Given request — Quote every line below exactly as it reads.

Excerpted data —
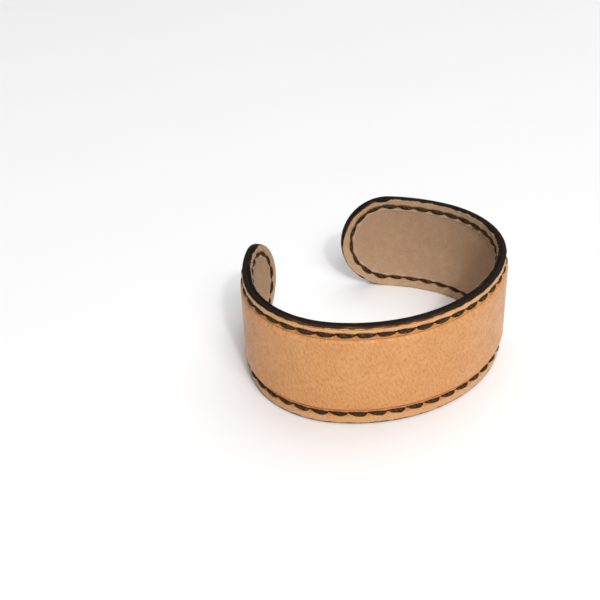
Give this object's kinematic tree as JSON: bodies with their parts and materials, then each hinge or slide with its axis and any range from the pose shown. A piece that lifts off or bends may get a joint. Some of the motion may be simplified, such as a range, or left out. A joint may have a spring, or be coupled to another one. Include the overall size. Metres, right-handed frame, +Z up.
{
  "type": "leather cuff bracelet",
  "caption": "Open C-shaped cuff bracelet of stitched tan leather over a springy metal blank, with rounded tips and a raised centre panel.",
  "frame": {"origin": "on the floor plane under the middle of the cuff, at the centre of the bounding box's lower face", "axes": "+Z up along the wrist, from the lower edge to the upper edge; +X across the wrist, the long way; +Y towards the gap between the tips, so the display front faces -Y"},
  "size_m": [0.0646, 0.0554, 0.0254],
  "materials": {
    "tan_leather": "smooth vegetable-tanned grain, polished, natural tan, with a near-black burnished edge",
    "lining": "matte pinkish-grey tan lining leather with a near-black burnished edge",
    "blank": "bare sheet metal, hidden between the leathers",
    "thread": "dark olive-brown waxed twisted thread"
  },
  "bodies": {
    "root": {"outer_leather": "tan_leather", "lining_leather": "lining", "cuff_blank": "blank", "thread_first_needle": "thread", "thread_second_needle": "thread"}
  },
  "joints": []
}
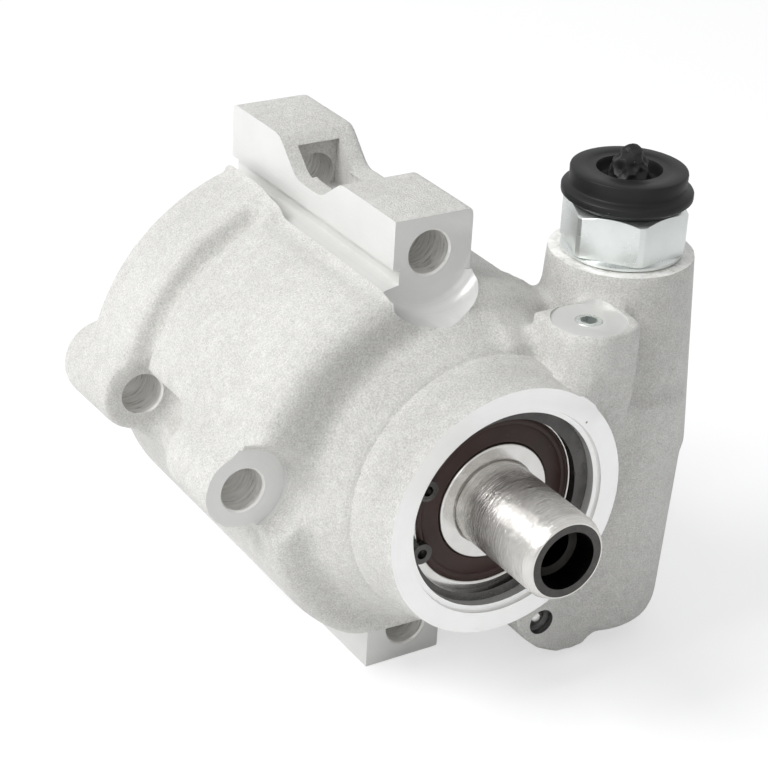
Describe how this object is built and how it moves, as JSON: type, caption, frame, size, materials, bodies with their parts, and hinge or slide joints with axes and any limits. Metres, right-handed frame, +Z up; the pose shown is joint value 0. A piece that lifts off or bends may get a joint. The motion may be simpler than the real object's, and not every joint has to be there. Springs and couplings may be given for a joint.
{
  "type": "power steering pump",
  "caption": "Vane type hydraulic pump in a cast aluminium housing with bolt lugs, a bare drive shaft, an upright flow valve and a plugged outlet union.",
  "frame": {"origin": "on the shaft axis, in the plane of the machined front face of the nose", "axes": "+Y along the shaft from the nose towards the end cover, +Z up along the valve barrel, +X towards the valve barrel"},
  "size_m": [0.1037, 0.1074, 0.1048],
  "materials": {
    "cast_aluminium": "as-cast with machined faces",
    "ground_steel": "ground",
    "bearing_steel": "polished",
    "spring_steel": "dark oiled",
    "sintered_steel": "lapped",
    "zinc_plate": "clear zinc plated",
    "brown_rubber": "moulded",
    "black_rubber": "moulded",
    "bronze": "bored"
  },
  "bodies": {
    "pump": {"bearing_circlip": "spring_steel", "bearing_front_seal": "brown_rubber", "bearing_outer_ring": "bearing_steel", "bearing_rear_seal": "brown_rubber", "cam_ring": "sintered_steel", "dowel_pins": "bearing_steel", "end_cover": "zinc_plate", "end_cover_o_ring": "black_rubber", "end_cover_ring": "spring_steel", "flow_valve_spring": "spring_steel", "lower_passage_ball": "bearing_steel", "outlet_union": "zinc_plate", "pressure_plate": "sintered_steel", "pressure_plate_o_ring": "black_rubber", "pressure_plate_spring": "spring_steel", "pump_housing": "cast_aluminium", "shaft_bush": "bronze", "shaft_lip_seal": "black_rubber", "thrust_plate": "sintered_steel", "union_o_ring": "black_rubber", "upper_passage_plug": "zinc_plate"},
    "shaft": {"drive_shaft": "ground_steel", "bearing_inner_ring": "bearing_steel", "rotor": "sintered_steel", "rotor_ring": "spring_steel"},
    "cage": {"bearing_cage": "bearing_steel", "bearing_balls": "bearing_steel"},
    "spool": {"flow_valve_spool": "ground_steel", "relief_seat": "ground_steel", "relief_spring": "spring_steel"},
    "relief": {"relief_ball": "bearing_steel", "relief_guide": "ground_steel"},
    "plug": {"shipping_plug": "black_rubber"},
    "vane_1": {"vane_1": "ground_steel"},
    "vane_2": {"vane_2": "ground_steel"},
    "vane_3": {"vane_3": "ground_steel"},
    "vane_4": {"vane_4": "ground_steel"},
    "vane_5": {"vane_5": "ground_steel"},
    "vane_6": {"vane_6": "ground_steel"},
    "vane_7": {"vane_7": "ground_steel"},
    "vane_8": {"vane_8": "ground_steel"},
    "vane_9": {"vane_9": "ground_steel"},
    "vane_10": {"vane_10": "ground_steel"}
  },
  "joints": [
    {"name": "shaft_spin", "type": "hinge", "parent": "pump", "child": "shaft", "pos_m": [0, 0, 0], "axis": [0, -1, 0], "continuous": true},
    {"name": "cage_spin", "type": "hinge", "parent": "pump", "child": "cage", "pos_m": [0, 0, 0], "axis": [0, -1, 0], "continuous": true},
    {"name": "spool_slide", "type": "slide", "parent": "pump", "child": "spool", "axis": [0, 0, 1], "range_m": [-0.009, 0], "stiffness_N_per_m": 1500, "springref_m": 0.008, "deforming": ["flow_valve_spring"]},
    {"name": "relief_slide", "type": "slide", "parent": "spool", "child": "relief", "axis": [0, 0, 1], "range_m": [-0.001, 0], "stiffness_N_per_m": 2000, "springref_m": 0.002, "deforming": ["relief_spring"]},
    {"name": "plug_pull", "type": "slide", "parent": "pump", "child": "plug", "axis": [0, 0, 1], "range_m": [0, 0.025]},
    {"name": "vane_1_slide", "type": "slide", "parent": "shaft", "child": "vane_1", "axis": [0.9511, 0, 0.309], "range_m": [-0.0018, 0]},
    {"name": "vane_2_slide", "type": "slide", "parent": "shaft", "child": "vane_2", "axis": [0.5878, 0, 0.809], "range_m": [-0.0018, 0]},
    {"name": "vane_3_slide", "type": "slide", "parent": "shaft", "child": "vane_3", "axis": [0, 0, 1], "range_m": [-0.0018, 0]},
    {"name": "vane_4_slide", "type": "slide", "parent": "shaft", "child": "vane_4", "axis": [-0.5878, 0, 0.809], "range_m": [-0.0018, 0]},
    {"name": "vane_5_slide", "type": "slide", "parent": "shaft", "child": "vane_5", "axis": [-0.9511, 0, 0.309], "range_m": [-0.0018, 0]},
    {"name": "vane_6_slide", "type": "slide", "parent": "shaft", "child": "vane_6", "axis": [-0.9511, 0, -0.309], "range_m": [-0.0018, 0]},
    {"name": "vane_7_slide", "type": "slide", "parent": "shaft", "child": "vane_7", "axis": [-0.5878, 0, -0.809], "range_m": [-0.0018, 0]},
    {"name": "vane_8_slide", "type": "slide", "parent": "shaft", "child": "vane_8", "axis": [0, 0, -1], "range_m": [-0.0018, 0]},
    {"name": "vane_9_slide", "type": "slide", "parent": "shaft", "child": "vane_9", "axis": [0.5878, 0, -0.809], "range_m": [-0.0018, 0]},
    {"name": "vane_10_slide", "type": "slide", "parent": "shaft", "child": "vane_10", "axis": [0.9511, 0, -0.309], "range_m": [-0.0018, 0]}
  ],
  "couplings": [
    {"joint": "cage_spin", "follows": "shaft_spin", "ratio": 0.38319}
  ]
}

Solution —
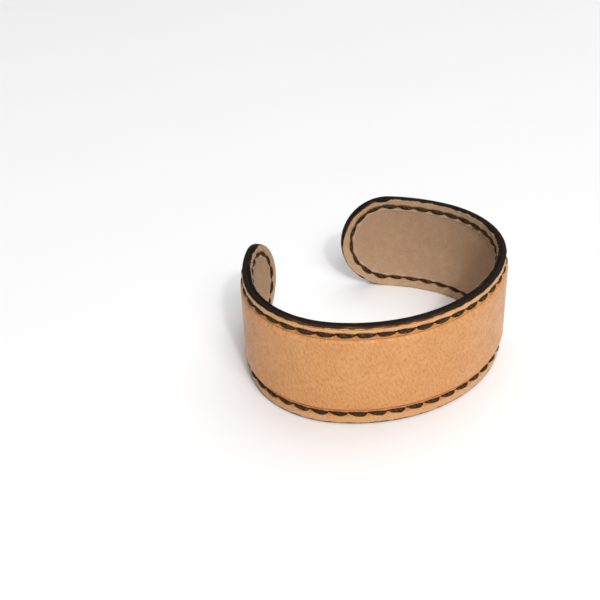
Give this object's kinematic tree as JSON: bodies with their parts and materials, then each hinge or slide with its axis and any range from the pose shown. A piece that lifts off or bends may get a joint. Some of the motion may be simplified, such as a range, or left out. A joint may have a spring, or be coupled to another one. Include the overall size. Metres, right-handed frame, +Z up.
{
  "type": "leather cuff bracelet",
  "caption": "Open C-shaped cuff bracelet of stitched tan leather over a springy metal blank, with rounded tips and a raised centre panel.",
  "frame": {"origin": "on the floor plane under the middle of the cuff, at the centre of the bounding box's lower face", "axes": "+Z up along the wrist, from the lower edge to the upper edge; +X across the wrist, the long way; +Y towards the gap between the tips, so the display front faces -Y"},
  "size_m": [0.0646, 0.0554, 0.0254],
  "materials": {
    "tan_leather": "smooth vegetable-tanned grain, polished, natural tan, with a near-black burnished edge",
    "lining": "matte pinkish-grey tan lining leather with a near-black burnished edge",
    "blank": "bare sheet metal, hidden between the leathers",
    "thread": "dark olive-brown waxed twisted thread"
  },
  "bodies": {
    "root": {"outer_leather": "tan_leather", "lining_leather": "lining", "cuff_blank": "blank", "thread_first_needle": "thread", "thread_second_needle": "thread"}
  },
  "joints": []
}
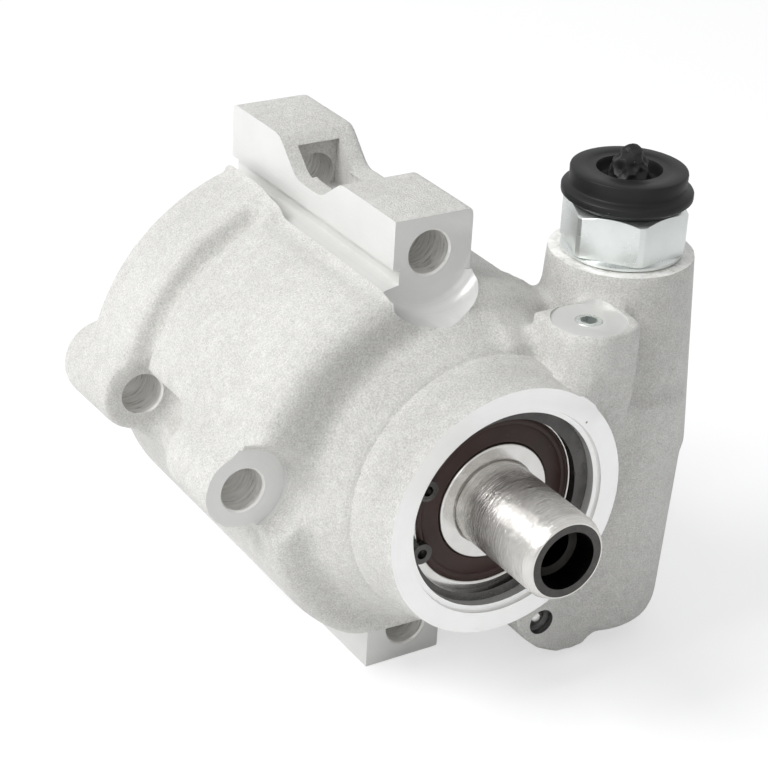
Describe how this object is built and how it moves, as JSON: type, caption, frame, size, materials, bodies with their parts, and hinge or slide joints with axes and any limits. Metres, right-handed frame, +Z up; the pose shown is joint value 0. A piece that lifts off or bends may get a joint. The motion may be simpler than the real object's, and not every joint has to be there. Springs and couplings may be given for a joint.
{
  "type": "power steering pump",
  "caption": "Vane type hydraulic pump in a cast aluminium housing with bolt lugs, a bare drive shaft, an upright flow valve and a plugged outlet union.",
  "frame": {"origin": "on the shaft axis, in the plane of the machined front face of the nose", "axes": "+Y along the shaft from the nose towards the end cover, +Z up along the valve barrel, +X towards the valve barrel"},
  "size_m": [0.1037, 0.1074, 0.1048],
  "materials": {
    "cast_aluminium": "as-cast with machined faces",
    "ground_steel": "ground",
    "bearing_steel": "polished",
    "spring_steel": "dark oiled",
    "sintered_steel": "lapped",
    "zinc_plate": "clear zinc plated",
    "brown_rubber": "moulded",
    "black_rubber": "moulded",
    "bronze": "bored"
  },
  "bodies": {
    "pump": {"bearing_circlip": "spring_steel", "bearing_front_seal": "brown_rubber", "bearing_outer_ring": "bearing_steel", "bearing_rear_seal": "brown_rubber", "cam_ring": "sintered_steel", "dowel_pins": "bearing_steel", "end_cover": "zinc_plate", "end_cover_o_ring": "black_rubber", "end_cover_ring": "spring_steel", "flow_valve_spring": "spring_steel", "lower_passage_ball": "bearing_steel", "outlet_union": "zinc_plate", "pressure_plate": "sintered_steel", "pressure_plate_o_ring": "black_rubber", "pressure_plate_spring": "spring_steel", "pump_housing": "cast_aluminium", "shaft_bush": "bronze", "shaft_lip_seal": "black_rubber", "thrust_plate": "sintered_steel", "union_o_ring": "black_rubber", "upper_passage_plug": "zinc_plate"},
    "shaft": {"drive_shaft": "ground_steel", "bearing_inner_ring": "bearing_steel", "rotor": "sintered_steel", "rotor_ring": "spring_steel"},
    "cage": {"bearing_cage": "bearing_steel", "bearing_balls": "bearing_steel"},
    "spool": {"flow_valve_spool": "ground_steel", "relief_seat": "ground_steel", "relief_spring": "spring_steel"},
    "relief": {"relief_ball": "bearing_steel", "relief_guide": "ground_steel"},
    "plug": {"shipping_plug": "black_rubber"},
    "vane_1": {"vane_1": "ground_steel"},
    "vane_2": {"vane_2": "ground_steel"},
    "vane_3": {"vane_3": "ground_steel"},
    "vane_4": {"vane_4": "ground_steel"},
    "vane_5": {"vane_5": "ground_steel"},
    "vane_6": {"vane_6": "ground_steel"},
    "vane_7": {"vane_7": "ground_steel"},
    "vane_8": {"vane_8": "ground_steel"},
    "vane_9": {"vane_9": "ground_steel"},
    "vane_10": {"vane_10": "ground_steel"}
  },
  "joints": [
    {"name": "shaft_spin", "type": "hinge", "parent": "pump", "child": "shaft", "pos_m": [0, 0, 0], "axis": [0, -1, 0], "continuous": true},
    {"name": "cage_spin", "type": "hinge", "parent": "pump", "child": "cage", "pos_m": [0, 0, 0], "axis": [0, -1, 0], "continuous": true},
    {"name": "spool_slide", "type": "slide", "parent": "pump", "child": "spool", "axis": [0, 0, 1], "range_m": [-0.009, 0], "stiffness_N_per_m": 1500, "springref_m": 0.008, "deforming": ["flow_valve_spring"]},
    {"name": "relief_slide", "type": "slide", "parent": "spool", "child": "relief", "axis": [0, 0, 1], "range_m": [-0.001, 0], "stiffness_N_per_m": 2000, "springref_m": 0.002, "deforming": ["relief_spring"]},
    {"name": "plug_pull", "type": "slide", "parent": "pump", "child": "plug", "axis": [0, 0, 1], "range_m": [0, 0.025]},
    {"name": "vane_1_slide", "type": "slide", "parent": "shaft", "child": "vane_1", "axis": [0.9511, 0, 0.309], "range_m": [-0.0018, 0]},
    {"name": "vane_2_slide", "type": "slide", "parent": "shaft", "child": "vane_2", "axis": [0.5878, 0, 0.809], "range_m": [-0.0018, 0]},
    {"name": "vane_3_slide", "type": "slide", "parent": "shaft", "child": "vane_3", "axis": [0, 0, 1], "range_m": [-0.0018, 0]},
    {"name": "vane_4_slide", "type": "slide", "parent": "shaft", "child": "vane_4", "axis": [-0.5878, 0, 0.809], "range_m": [-0.0018, 0]},
    {"name": "vane_5_slide", "type": "slide", "parent": "shaft", "child": "vane_5", "axis": [-0.9511, 0, 0.309], "range_m": [-0.0018, 0]},
    {"name": "vane_6_slide", "type": "slide", "parent": "shaft", "child": "vane_6", "axis": [-0.9511, 0, -0.309], "range_m": [-0.0018, 0]},
    {"name": "vane_7_slide", "type": "slide", "parent": "shaft", "child": "vane_7", "axis": [-0.5878, 0, -0.809], "range_m": [-0.0018, 0]},
    {"name": "vane_8_slide", "type": "slide", "parent": "shaft", "child": "vane_8", "axis": [0, 0, -1], "range_m": [-0.0018, 0]},
    {"name": "vane_9_slide", "type": "slide", "parent": "shaft", "child": "vane_9", "axis": [0.5878, 0, -0.809], "range_m": [-0.0018, 0]},
    {"name": "vane_10_slide", "type": "slide", "parent": "shaft", "child": "vane_10", "axis": [0.9511, 0, -0.309], "range_m": [-0.0018, 0]}
  ],
  "couplings": [
    {"joint": "cage_spin", "follows": "shaft_spin", "ratio": 0.38319}
  ]
}